WHAT IS NEEDED: Track down the lines that contain "each" and copy them.

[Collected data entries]
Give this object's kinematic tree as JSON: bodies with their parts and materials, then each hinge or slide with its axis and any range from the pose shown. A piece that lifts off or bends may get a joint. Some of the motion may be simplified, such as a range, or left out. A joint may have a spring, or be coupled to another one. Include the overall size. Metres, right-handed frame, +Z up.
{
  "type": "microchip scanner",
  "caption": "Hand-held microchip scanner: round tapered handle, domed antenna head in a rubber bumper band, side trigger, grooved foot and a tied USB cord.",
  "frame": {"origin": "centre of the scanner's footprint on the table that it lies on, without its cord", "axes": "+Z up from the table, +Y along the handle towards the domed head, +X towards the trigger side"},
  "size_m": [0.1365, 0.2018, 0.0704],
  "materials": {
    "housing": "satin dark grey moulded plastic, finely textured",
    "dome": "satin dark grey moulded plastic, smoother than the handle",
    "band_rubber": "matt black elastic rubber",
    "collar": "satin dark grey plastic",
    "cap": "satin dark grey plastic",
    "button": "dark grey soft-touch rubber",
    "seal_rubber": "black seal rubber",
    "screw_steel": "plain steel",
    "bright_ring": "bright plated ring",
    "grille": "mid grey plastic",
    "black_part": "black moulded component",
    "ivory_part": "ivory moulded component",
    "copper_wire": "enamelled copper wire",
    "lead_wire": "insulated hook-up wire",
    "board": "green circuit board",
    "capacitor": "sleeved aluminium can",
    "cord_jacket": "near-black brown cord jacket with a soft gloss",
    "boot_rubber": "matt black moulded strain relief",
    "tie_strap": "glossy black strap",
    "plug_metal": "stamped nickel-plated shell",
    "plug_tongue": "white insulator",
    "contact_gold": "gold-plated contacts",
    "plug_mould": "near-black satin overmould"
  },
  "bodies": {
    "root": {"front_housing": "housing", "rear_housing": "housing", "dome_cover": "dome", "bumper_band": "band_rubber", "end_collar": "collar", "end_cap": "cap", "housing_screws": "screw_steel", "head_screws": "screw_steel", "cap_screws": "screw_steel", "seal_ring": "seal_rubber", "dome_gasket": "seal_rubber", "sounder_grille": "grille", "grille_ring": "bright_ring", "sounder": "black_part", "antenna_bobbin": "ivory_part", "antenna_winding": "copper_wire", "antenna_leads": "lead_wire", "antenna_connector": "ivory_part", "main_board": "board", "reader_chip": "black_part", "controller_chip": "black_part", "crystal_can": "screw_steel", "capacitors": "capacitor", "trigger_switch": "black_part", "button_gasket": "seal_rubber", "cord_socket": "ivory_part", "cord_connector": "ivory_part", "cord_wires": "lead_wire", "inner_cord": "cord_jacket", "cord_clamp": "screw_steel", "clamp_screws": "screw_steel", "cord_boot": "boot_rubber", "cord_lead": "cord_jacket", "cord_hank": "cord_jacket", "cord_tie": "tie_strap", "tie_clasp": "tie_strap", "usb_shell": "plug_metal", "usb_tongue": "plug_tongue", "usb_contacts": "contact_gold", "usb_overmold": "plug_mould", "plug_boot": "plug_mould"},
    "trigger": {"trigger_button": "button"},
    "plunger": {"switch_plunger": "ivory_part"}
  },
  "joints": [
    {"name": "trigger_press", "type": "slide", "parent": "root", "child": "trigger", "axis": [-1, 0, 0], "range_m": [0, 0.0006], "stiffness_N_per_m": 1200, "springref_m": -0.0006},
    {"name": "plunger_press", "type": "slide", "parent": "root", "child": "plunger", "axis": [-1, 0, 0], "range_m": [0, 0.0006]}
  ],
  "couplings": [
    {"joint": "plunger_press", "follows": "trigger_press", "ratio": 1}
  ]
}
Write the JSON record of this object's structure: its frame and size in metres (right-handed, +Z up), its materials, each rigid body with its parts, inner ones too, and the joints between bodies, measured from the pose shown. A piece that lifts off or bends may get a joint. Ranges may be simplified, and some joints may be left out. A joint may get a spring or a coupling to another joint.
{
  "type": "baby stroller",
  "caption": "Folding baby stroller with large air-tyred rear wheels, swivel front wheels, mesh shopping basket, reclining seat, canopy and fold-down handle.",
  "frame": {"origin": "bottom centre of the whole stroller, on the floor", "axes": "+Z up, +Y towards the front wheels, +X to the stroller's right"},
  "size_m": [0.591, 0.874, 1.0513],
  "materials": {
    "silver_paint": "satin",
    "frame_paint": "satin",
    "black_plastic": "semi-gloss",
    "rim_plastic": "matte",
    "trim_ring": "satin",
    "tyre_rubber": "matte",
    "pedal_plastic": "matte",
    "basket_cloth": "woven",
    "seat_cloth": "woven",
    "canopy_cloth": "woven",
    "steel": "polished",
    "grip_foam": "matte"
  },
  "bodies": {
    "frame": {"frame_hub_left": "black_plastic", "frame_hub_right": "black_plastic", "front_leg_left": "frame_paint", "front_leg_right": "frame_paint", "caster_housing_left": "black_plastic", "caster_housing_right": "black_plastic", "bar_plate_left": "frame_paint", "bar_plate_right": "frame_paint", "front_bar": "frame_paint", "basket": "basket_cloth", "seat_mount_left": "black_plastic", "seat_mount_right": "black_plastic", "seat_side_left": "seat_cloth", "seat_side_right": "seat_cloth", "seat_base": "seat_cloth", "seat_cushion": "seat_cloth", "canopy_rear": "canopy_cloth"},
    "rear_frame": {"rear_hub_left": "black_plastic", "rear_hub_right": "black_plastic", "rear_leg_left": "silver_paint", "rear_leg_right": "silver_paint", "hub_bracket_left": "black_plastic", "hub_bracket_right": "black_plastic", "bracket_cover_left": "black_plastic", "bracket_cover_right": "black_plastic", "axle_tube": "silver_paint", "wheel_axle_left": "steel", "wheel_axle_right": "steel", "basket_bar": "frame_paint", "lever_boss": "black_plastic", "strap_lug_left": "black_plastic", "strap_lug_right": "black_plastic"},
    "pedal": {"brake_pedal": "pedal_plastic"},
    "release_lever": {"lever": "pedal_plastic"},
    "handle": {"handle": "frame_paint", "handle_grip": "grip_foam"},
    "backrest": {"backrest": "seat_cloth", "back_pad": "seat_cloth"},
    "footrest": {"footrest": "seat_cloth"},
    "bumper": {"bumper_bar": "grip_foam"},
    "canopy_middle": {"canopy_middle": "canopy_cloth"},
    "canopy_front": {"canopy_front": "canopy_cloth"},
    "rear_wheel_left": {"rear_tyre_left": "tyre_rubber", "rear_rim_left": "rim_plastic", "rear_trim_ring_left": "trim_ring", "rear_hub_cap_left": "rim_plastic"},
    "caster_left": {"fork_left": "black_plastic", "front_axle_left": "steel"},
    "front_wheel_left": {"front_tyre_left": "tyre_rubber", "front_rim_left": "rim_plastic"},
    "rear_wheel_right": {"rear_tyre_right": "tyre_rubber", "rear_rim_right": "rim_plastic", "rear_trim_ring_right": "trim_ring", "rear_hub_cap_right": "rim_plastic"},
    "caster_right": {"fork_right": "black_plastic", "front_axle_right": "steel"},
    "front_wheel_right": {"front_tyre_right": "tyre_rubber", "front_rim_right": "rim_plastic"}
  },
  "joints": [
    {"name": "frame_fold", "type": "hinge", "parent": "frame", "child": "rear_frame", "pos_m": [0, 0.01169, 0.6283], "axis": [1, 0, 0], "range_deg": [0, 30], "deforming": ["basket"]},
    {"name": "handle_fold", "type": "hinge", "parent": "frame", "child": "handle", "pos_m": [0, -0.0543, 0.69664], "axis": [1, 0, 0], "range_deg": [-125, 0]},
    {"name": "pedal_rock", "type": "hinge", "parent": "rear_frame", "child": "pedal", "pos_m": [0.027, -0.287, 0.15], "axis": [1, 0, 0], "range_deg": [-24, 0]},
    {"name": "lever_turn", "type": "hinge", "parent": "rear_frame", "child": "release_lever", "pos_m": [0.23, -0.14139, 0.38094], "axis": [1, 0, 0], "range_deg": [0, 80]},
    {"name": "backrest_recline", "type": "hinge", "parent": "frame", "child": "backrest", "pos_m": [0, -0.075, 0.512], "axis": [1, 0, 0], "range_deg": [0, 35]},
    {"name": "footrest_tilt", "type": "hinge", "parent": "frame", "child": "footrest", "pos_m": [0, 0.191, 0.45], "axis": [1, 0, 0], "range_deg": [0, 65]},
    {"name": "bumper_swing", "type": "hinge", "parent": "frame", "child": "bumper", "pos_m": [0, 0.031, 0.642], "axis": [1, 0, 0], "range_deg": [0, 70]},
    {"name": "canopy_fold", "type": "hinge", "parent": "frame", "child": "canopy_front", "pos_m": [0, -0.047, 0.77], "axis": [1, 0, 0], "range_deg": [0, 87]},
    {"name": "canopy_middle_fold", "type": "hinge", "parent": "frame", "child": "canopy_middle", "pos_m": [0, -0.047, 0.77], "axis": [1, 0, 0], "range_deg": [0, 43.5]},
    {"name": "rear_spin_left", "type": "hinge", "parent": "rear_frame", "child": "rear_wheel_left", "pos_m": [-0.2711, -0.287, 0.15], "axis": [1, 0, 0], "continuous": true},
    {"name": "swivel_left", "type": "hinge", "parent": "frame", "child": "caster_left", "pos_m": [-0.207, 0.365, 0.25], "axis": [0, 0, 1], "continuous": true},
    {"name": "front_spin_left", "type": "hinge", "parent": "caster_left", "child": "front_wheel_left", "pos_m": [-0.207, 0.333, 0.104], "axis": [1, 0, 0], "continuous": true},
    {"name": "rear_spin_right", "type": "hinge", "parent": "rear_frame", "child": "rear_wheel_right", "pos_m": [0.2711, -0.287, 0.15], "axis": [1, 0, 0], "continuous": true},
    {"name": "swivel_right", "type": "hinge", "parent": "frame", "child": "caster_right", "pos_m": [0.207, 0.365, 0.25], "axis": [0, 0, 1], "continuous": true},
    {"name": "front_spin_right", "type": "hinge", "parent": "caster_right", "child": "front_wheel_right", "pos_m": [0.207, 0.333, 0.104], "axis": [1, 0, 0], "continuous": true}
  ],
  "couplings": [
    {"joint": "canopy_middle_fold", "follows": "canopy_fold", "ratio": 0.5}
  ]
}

WORKED SOLUTION:
Give this object's kinematic tree as JSON: bodies with their parts and materials, then each hinge or slide with its axis and any range from the pose shown. A piece that lifts off or bends may get a joint. Some of the motion may be simplified, such as a range, or left out. A joint may have a spring, or be coupled to another one. Include the overall size. Metres, right-handed frame, +Z up.
Write the JSON record of this object's structure: its frame and size in metres (right-handed, +Z up), its materials, each rigid body with its parts, inner ones too, and the joints between bodies, measured from the pose shown. A piece that lifts off or bends may get a joint. Ranges may be simplified, and some joints may be left out. A joint may get a spring or a coupling to another joint.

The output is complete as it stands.